There is a place for both cultures, but you can’t just mix them and hope that they’ll sort themselves out if you buy the right technology. You will have to put resources into merging the two cultures, making sure that risk is managed appropriately and that mutable change is fully supported. Key approaches for achieving this include in-house, no-blame discussion forums and provision of highly skilled mentors with people skills and both business and technology experience.
- Single source of truth
Data don’t have to always reside in one place, and being able to move data to where they can be stored most cost-effectively (e.g. archives on read only media); where they processed most efficiently and speedily (e.g. real time in memory); the edge, where they are available close to where they are used (for low latency); or even to high resiliance, high security “systems of record” data stores (mainframe 3.0); is one of the joys of a hybrid cloud approach.
It is key to Mutable, where access patterns and business logic structures constantly evolve to adapt to a changing environment. Ideally, an optimising scheduler will run each workload on the most appropriate platform, and this will change (both short term and long term) over time. Data duplication is key to performance and resilience, but you don’t want to get different answers to a query depending on where you go to get the data.
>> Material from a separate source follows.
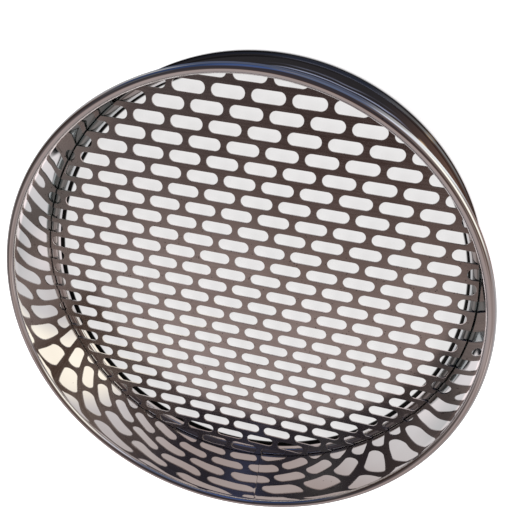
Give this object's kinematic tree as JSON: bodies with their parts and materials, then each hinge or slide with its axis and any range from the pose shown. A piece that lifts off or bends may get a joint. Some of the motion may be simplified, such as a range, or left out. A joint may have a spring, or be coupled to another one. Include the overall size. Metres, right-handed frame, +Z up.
{
  "type": "cheese mold",
  "caption": "Shallow round cheese mold: a polished steel hoop with a curled rim and foot, and a loose slotted base disc that rests on the foot's inner ledge and lifts out.",
  "frame": {"origin": "centre of the circle that the foot stands on", "axes": "+Z up out of the open top, +X along the rows of slots in the base, +Y across the rows"},
  "size_m": [0.2074, 0.2074, 0.0417],
  "materials": {
    "polished_steel": "mirror-polished stainless sheet with fine wipe marks",
    "slotted_steel": "bright slotted stainless sheet, slightly dulled and specked",
    "steel_wire": "drawn stainless wire"
  },
  "bodies": {
    "hoop": {"hoop_shell": "polished_steel", "rim_wire": "steel_wire", "foot_wire": "steel_wire"},
    "base": {"perforated_base": "slotted_steel"}
  },
  "joints": [
    {"name": "base_lift", "type": "slide", "parent": "hoop", "child": "base", "axis": [0, 0, 1], "range_m": [0, 0.06]}
  ]
}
A hybrid cloud architecture must address the question of “one source of truth” in a robust way. One approach is to store everything physically in one place and to provide remote (cached) access from everywhere, but that isn’t really in the spirit of hybrid cloud, and may have latency and consistency implications – what happens if two apps are changing the same data for use in a subsequent calculation from opposite sides of the world, especially if communications go down? It is better if all data can be logically federated, abstracted from their physical storage locations, which may be anywhere – but that must be built into the architecture from the first.